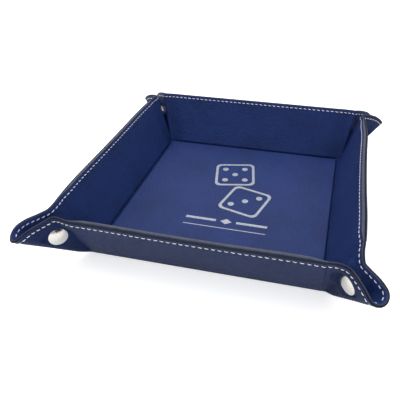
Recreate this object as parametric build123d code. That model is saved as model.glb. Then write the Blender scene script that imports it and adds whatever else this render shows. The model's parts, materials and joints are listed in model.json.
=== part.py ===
from build123d import *
import math
import os

# Folding dice tray: two sheets of leatherette stitched together round their edge, with a stiff board
# sealed in the floor and in each of the four walls. The sheet folds along four lines round the floor.
# Each corner of the sheet is pinched into a double flap that stands out along the tray's diagonal,
# and a press snap through the flap holds the two walls up. Unsnapped, the tray folds out flat.
#
# The origin is the middle of the underside, +Z is up, -Y is the front. All lengths are millimetres.

os.makedirs("parts", exist_ok=True)

# Sheet
flat_side = 228.6              # side of the square sheet when it lies flat
fold_to_fold = 146.0           # between opposite fold lines
corner_radius = 22.0           # round corners of the flat sheet
wall_angle = 66.0              # walls above the horizontal when the corners are snapped

# Layers
skin = 0.9                     # each leatherette sheet
floor_board = 1.8              # stiffener in the floor
wall_board = 1.2               # stiffener in each wall

# Stiffener places; next to the fold lines, the boards stand back by the skin that is pressed over them
wall_board_rim_inset = 1.4     # wall board's upper edge to the rim
wall_board_end_inset = 3.0     # wall board's ends to the ends of the fold line
board_corner_radius = 1.5

# Press snaps, the common size with a 12.5 mm cap
cap_diameter = 12.5
cap_edge = 0.7                 # rolled edge of the cap, before its dome
cap_height = 1.9
socket_diameter = 11.0
socket_height = 2.5
socket_back = 0.5              # metal between the socket's bore and the skin
stud_flange_diameter = 9.5
stud_flange = 1.0
stud_diameter = 4.6
post_head_diameter = 9.0
post_head = 0.8
post_diameter = 3.2
snap_reach = 24.7              # fold line to the snap's centre
snap_side = 11.9               # end of the fold line to the snap's centre

# Stitching
stitch_inset = 3.0             # rim to the middle of the stitch line
stitch_width = 0.8
stitch_proud = 0.3

# Clearances
fold_gap = 0.2                 # between a skin's edge and its fold line
pad_gap = 0.3                  # between padded edges and the plane that halves the folded corner
snap_gap = 0.3                 # between the closed snap's two halves
stud_side_gap = 0.9            # stud to its socket's bore, so that it can tilt out as a corner opens
stud_end_gap = 0.5             # stud's end to the bottom of the bore
seam_gap = 0.35                # between a flap half and the diagonal plane when flat
hinge_gap = 1.2                # between a wall's skin and its flap's skin, measured along the rim
flap_start = 9.0               # reach at which a flap's skins begin
pinch_side = 5.6               # where a wall ends and its flap begins, at the rim

# Derived places
half_fold = fold_to_fold / 2
wall_height = flat_side / 2 - half_fold
fold_height = skin
pad_top = wall_board + skin
lean = math.radians(wall_angle)
half_lean = math.tan(lean / 2)
floor_pad_inset = (floor_board + skin) * half_lean + pad_gap
floor_skin_inset = skin * half_lean + fold_gap
wall_pad_start = pad_top * half_lean + pad_gap
wall_skin_start = skin * half_lean + fold_gap
floor_board_inset = floor_pad_inset + skin
wall_board_start = wall_pad_start + skin
wall_pad_end_inset = wall_board_end_inset - skin
inner_face = (socket_height + stud_flange + snap_gap) / 2
flap_offset = inner_face + skin
crease_angle = math.degrees(math.atan(math.cos(lean)))
flap_angle = math.degrees(math.acos(math.sin(lean) / math.sqrt(2)))
crease_foot = half_fold - flap_offset * math.sqrt(2)
crease_at_start = crease_foot + flap_start * math.tan(math.radians(crease_angle))
snap_x = half_fold + snap_side
socket_bore = stud_diameter + 2 * stud_side_gap
stud_height = socket_height - socket_back + snap_gap - stud_end_gap

# Walls are drawn flat: X along the fold line, Y from the fold line to the rim, Z towards the inside.
turns = {"back_wall": 0, "left_wall": 90, "front_wall": 180, "right_wall": 270}
left_right_ends = {
    "back_wall": ("left", "right"),
    "left_wall": ("front", "back"),
    "front_wall": ("right", "left"),
    "right_wall": ("back", "front"),
}


def place_wall(shape, wall):
    """Fold a flat-drawn wall piece up and turn it to its side of the tray."""
    lifted = Rot(wall_angle, 0, 0) * shape
    return Pos(0, 0, fold_height) * Rot(0, 0, turns[wall]) * Pos(0, half_fold, 0) * lifted


def place_flap(shape, wall, end):
    """Fold a flat-drawn right-hand flap piece on its crease, mirror it if needed, and place it."""
    crease = Axis(
        (crease_foot, 0, 0),
        (math.sin(math.radians(crease_angle)), math.cos(math.radians(crease_angle)), 0),
    )
    folded = shape.rotate(crease, flap_angle)
    if end == 0:
        folded = folded.mirror(Plane.YZ)
    return place_wall(folded, wall)


def slab(face, low, high):
    """A face drawn at Z 0, made solid from low to high."""
    return extrude(Pos(0, 0, low) * face, high - low)


def rectangle(x0, x1, y0, y1):
    return Pos((x0 + x1) / 2, (y0 + y1) / 2) * Rectangle(x1 - x0, y1 - y0)


def polygon(points):
    return make_face(Polyline(*points, close=True))


def save(shapes, name):
    solids = shapes if isinstance(shapes, list) else [shapes]
    pieces = []
    for solid in solids:
        pieces += solid.solids()
    node = pieces[0] if len(pieces) == 1 else Compound(children=pieces)
    node.label = name
    export_step(node, f"parts/{name}.step")


# The flat sheet, and the regions that the walls and flaps take from it
sheet = Pos(0, -half_fold) * RectangleRounded(flat_side, flat_side, corner_radius)
stitch_outer = stitch_inset - stitch_width / 2
stitch_inner = stitch_inset + stitch_width / 2
stitch_ring = Pos(0, -half_fold) * (
    RectangleRounded(flat_side - 2 * stitch_outer, flat_side - 2 * stitch_outer, corner_radius - stitch_outer)
    - RectangleRounded(flat_side - 2 * stitch_inner, flat_side - 2 * stitch_inner, corner_radius - stitch_inner)
)


def wall_region(start):
    """The wall's skin, from start above the fold line to the rim, between its two flaps."""
    foot = half_fold - wall_pad_end_inset / 2
    low = crease_at_start - hinge_gap
    high = half_fold + pinch_side - hinge_gap
    right = [(foot, start), (low, flap_start), (high, wall_height)]
    left = [(-x, y) for x, y in reversed(right)]
    return polygon(right + left)


def flap_region():
    """The right-hand flap half: from its wall to the tray's diagonal, inside the sheet's outline."""
    diagonal = half_fold - seam_gap * math.sqrt(2)
    beyond = wall_height + skin
    corner = polygon([
        (crease_at_start, flap_start),
        (half_fold + pinch_side, wall_height),
        (half_fold + pinch_side, beyond),
        (diagonal + beyond, beyond),
        (diagonal + flap_start, flap_start),
    ])
    return corner & sheet


# Floor
floor_foot = 2 * (half_fold - fold_gap)
floor_outer = extrude(RectangleRounded(floor_foot, floor_foot, board_corner_radius), skin)
board_size = 2 * (half_fold - floor_board_inset)
floor_core = extrude(RectangleRounded(board_size, board_size, board_corner_radius), floor_board)
floor_skin_size = 2 * (half_fold - floor_skin_inset)
floor_pad_size = 2 * (half_fold - floor_pad_inset)
floor_flange = extrude(RectangleRounded(floor_skin_size, floor_skin_size, board_corner_radius), skin)
floor_pad = extrude(RectangleRounded(floor_pad_size, floor_pad_size, board_corner_radius), floor_board + skin)
floor_inner = Pos(0, 0, fold_height) * (floor_flange + floor_pad - floor_core)
save(floor_outer, "base_outer_skin")
save(Pos(0, 0, fold_height) * floor_core, "base_board")
save(floor_inner, "base_inner_skin")

# Walls, drawn once
board_face = rectangle(
    -half_fold + wall_board_end_inset,
    half_fold - wall_board_end_inset,
    wall_board_start,
    wall_height - wall_board_rim_inset,
)
pad_face = rectangle(
    -half_fold + wall_pad_end_inset,
    half_fold - wall_pad_end_inset,
    wall_pad_start,
    wall_height,
)
wall_core = slab(board_face, 0, wall_board)
wall_outer = slab(wall_region(fold_gap), -skin, 0)
wall_flange = slab(wall_region(wall_skin_start), 0, skin)
wall_inner = wall_flange + slab(pad_face, 0, pad_top) - wall_core
wall_line = wall_region(wall_skin_start) & stitch_ring
wall_stitches = [
    slab(wall_line, -skin - stitch_proud, -skin),
    slab(wall_line & pad_face, pad_top, pad_top + stitch_proud),
    slab(wall_line - pad_face, skin, skin + stitch_proud),
]

# Flap halves, drawn once as the right-hand end of a wall
snap_place = Pos(snap_x, snap_reach, 0)
post_hole = snap_place * slab(Circle(post_diameter / 2), -skin, skin)
flap_outer = slab(flap_region(), -skin, 0) - post_hole
flap_inner = slab(flap_region(), 0, skin) - post_hole
flap_line = flap_region() & stitch_ring
flap_stitches = [
    slab(flap_line, -skin - stitch_proud, -skin),
    slab(flap_line, skin, skin + stitch_proud),
]

# Snap pieces, drawn round Z at the snap's centre with the inside of the tray towards +Z
dome_rise = cap_height - cap_edge
cap_radius = cap_diameter / 2
dome_radius = (cap_radius ** 2 + dome_rise ** 2) / (2 * dome_rise)
dome = Pos(0, 0, -skin - cap_height + dome_radius) * Sphere(dome_radius)
cap_body = slab(Circle(cap_radius), -skin - cap_height, -skin)
cap_dome = cap_body & dome
cap_post = slab(Circle(post_diameter / 2), -skin, skin + socket_back)
snap_cap = cap_dome + cap_post

socket_body = slab(Circle(socket_diameter / 2), skin, skin + socket_height)
socket_cavity = slab(Circle(socket_bore / 2), skin + socket_back, skin + socket_height)
snap_socket = socket_body - socket_cavity - cap_post

stud_base = slab(Circle(stud_flange_diameter / 2), skin, skin + stud_flange)
stud_tip = slab(Circle(stud_diameter / 2), skin + stud_flange, skin + stud_flange + stud_height)
stud_end = stud_tip.faces().sort_by(Axis.Z)[-1]
stud_tip = fillet(stud_end.edges(), stud_diameter / 5)
stud_post_hole = slab(Circle(post_diameter / 2), skin, skin + stud_flange)
snap_stud = stud_base - stud_post_hole + stud_tip

post_head_plate = slab(Circle(post_head_diameter / 2), -skin - post_head, -skin)
snap_post = post_head_plate + slab(Circle(post_diameter / 2), -skin, skin + stud_flange)

for wall in turns:
    save(place_wall(wall_outer, wall), f"{wall}_outer_skin")
    save(place_wall(wall_core, wall), f"{wall}_board")
    save(place_wall(wall_inner, wall), f"{wall}_inner_skin")
    save([place_wall(piece, wall) for piece in wall_stitches], f"{wall}_stitching")
    for end in (0, 1):
        flap = f"{wall}_{left_right_ends[wall][end]}_flap"
        save(place_flap(flap_outer, wall, end), f"{flap}_outer_skin")
        save(place_flap(flap_inner, wall, end), f"{flap}_inner_skin")
        save([place_flap(piece, wall, end) for piece in flap_stitches], f"{flap}_stitching")

# Front and back flaps carry caps and sockets; left and right flaps carry studs and their posts
for wall in ("front_wall", "back_wall"):
    for end in (0, 1):
        corner = f"{wall.split('_')[0]}_{left_right_ends[wall][end]}"
        save(place_flap(snap_place * snap_cap, wall, end), f"{corner}_snap_cap")
        save(place_flap(snap_place * snap_socket, wall, end), f"{corner}_snap_socket")
for wall in ("left_wall", "right_wall"):
    for end in (0, 1):
        corner = f"{left_right_ends[wall][end]}_{wall.split('_')[0]}"
        save(place_flap(snap_place * snap_stud, wall, end), f"{corner}_snap_stud")
        save(place_flap(snap_place * snap_post, wall, end), f"{corner}_snap_post")
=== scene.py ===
import json
import math

import bpy
import numpy as np
from mathutils import Matrix, Vector


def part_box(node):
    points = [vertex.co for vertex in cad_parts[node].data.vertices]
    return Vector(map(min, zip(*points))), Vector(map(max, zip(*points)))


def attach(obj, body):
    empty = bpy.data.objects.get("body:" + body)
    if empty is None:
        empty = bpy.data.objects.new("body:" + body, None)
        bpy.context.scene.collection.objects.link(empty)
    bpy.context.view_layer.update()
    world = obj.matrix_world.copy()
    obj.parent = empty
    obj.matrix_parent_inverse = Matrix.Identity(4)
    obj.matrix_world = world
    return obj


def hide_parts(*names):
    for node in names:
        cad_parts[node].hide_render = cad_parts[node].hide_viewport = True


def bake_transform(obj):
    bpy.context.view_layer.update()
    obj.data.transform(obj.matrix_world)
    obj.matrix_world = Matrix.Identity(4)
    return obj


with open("model.json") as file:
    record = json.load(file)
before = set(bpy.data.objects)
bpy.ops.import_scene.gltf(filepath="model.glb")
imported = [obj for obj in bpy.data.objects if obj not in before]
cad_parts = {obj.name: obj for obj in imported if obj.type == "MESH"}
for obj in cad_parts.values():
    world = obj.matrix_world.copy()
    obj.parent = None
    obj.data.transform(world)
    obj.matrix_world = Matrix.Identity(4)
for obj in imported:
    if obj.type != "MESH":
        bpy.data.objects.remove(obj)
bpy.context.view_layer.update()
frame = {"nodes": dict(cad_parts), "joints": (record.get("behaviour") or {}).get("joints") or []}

MM = 0.001
joints = {joint["name"]: joint for joint in frame["joints"]}

# ---------------------------------------------------------------- sizes, in mm
WALL_ANGLE = math.radians(66)       # a wall's slope above the floor
COS_W = math.cos(WALL_ANGLE)
SIN_W = math.sin(WALL_ANGLE)
HALF = joints["back_wall_fold"]["pos_m"][1] / MM      # fold line from the centre
FOLD_Z = joints["back_wall_fold"]["pos_m"][2] / MM    # height of the two sheets' joint
SKIN = FOLD_Z                       # one sheet's thickness
SPLIT = 0.05                        # half the hairline between the two sheets
WALL_PAD = 1.2                      # how far a wall board lifts the inner sheet
OUT_PAD = 0.45                      # how far it shows through the outer sheet
FLOOR_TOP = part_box("base_inner_skin")[1].z / MM
REACH = (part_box("back_wall_inner_skin")[1].z / MM - FOLD_Z
         - (SKIN + WALL_PAD) * COS_W) / SIN_W         # fold line to the rim
CORNER_R = 22.0                     # the cut sheet's corner
FOLD_RUN = 2.5                      # the fold's bend, each side of the fold line
END_X = HALF - 2.0                  # where a wall piece hands over to its flaps
START_U = END_X - HALF              # the same place, measured from the corner's vertex
PAD_END = 70.9                      # the board's swelling ends here along the fold
PAD_START = 1.0                     # and starts here above the fold line
PAD_RISE = 1.3                      # how long its short ramps are
END_EASE = 9.0                      # and the long ramp under the inner sheet's ends
RIM_PAD = 0.85                      # depth of the rounded rim, over a board
RIM_THIN = 0.35                     # and where the sheets are alone
LEAN_START = 40.0                   # a wall's ends start to lean in here
LIFT = 0.05                         # nothing bent reaches lower than this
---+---
- [What you will do] As listed above, the lines from the line with "# Front and" to the line with "before = set(bpy.data.objects)" are to be echoed exactly, with both ends included and nothing added.

- [Written solution]
# Front and back flaps carry caps and sockets; left and right flaps carry studs and their posts
for wall in ("front_wall", "back_wall"):
    for end in (0, 1):
        corner = f"{wall.split('_')[0]}_{left_right_ends[wall][end]}"
        save(place_flap(snap_place * snap_cap, wall, end), f"{corner}_snap_cap")
        save(place_flap(snap_place * snap_socket, wall, end), f"{corner}_snap_socket")
for wall in ("left_wall", "right_wall"):
    for end in (0, 1):
        corner = f"{left_right_ends[wall][end]}_{wall.split('_')[0]}"
        save(place_flap(snap_place * snap_stud, wall, end), f"{corner}_snap_stud")
        save(place_flap(snap_place * snap_post, wall, end), f"{corner}_snap_post")
=== scene.py ===
import json
import math

import bpy
import numpy as np
from mathutils import Matrix, Vector


def part_box(node):
    points = [vertex.co for vertex in cad_parts[node].data.vertices]
    return Vector(map(min, zip(*points))), Vector(map(max, zip(*points)))


def attach(obj, body):
    empty = bpy.data.objects.get("body:" + body)
    if empty is None:
        empty = bpy.data.objects.new("body:" + body, None)
        bpy.context.scene.collection.objects.link(empty)
    bpy.context.view_layer.update()
    world = obj.matrix_world.copy()
    obj.parent = empty
    obj.matrix_parent_inverse = Matrix.Identity(4)
    obj.matrix_world = world
    return obj


def hide_parts(*names):
    for node in names:
        cad_parts[node].hide_render = cad_parts[node].hide_viewport = True


def bake_transform(obj):
    bpy.context.view_layer.update()
    obj.data.transform(obj.matrix_world)
    obj.matrix_world = Matrix.Identity(4)
    return obj


with open("model.json") as file:
    record = json.load(file)
before = set(bpy.data.objects)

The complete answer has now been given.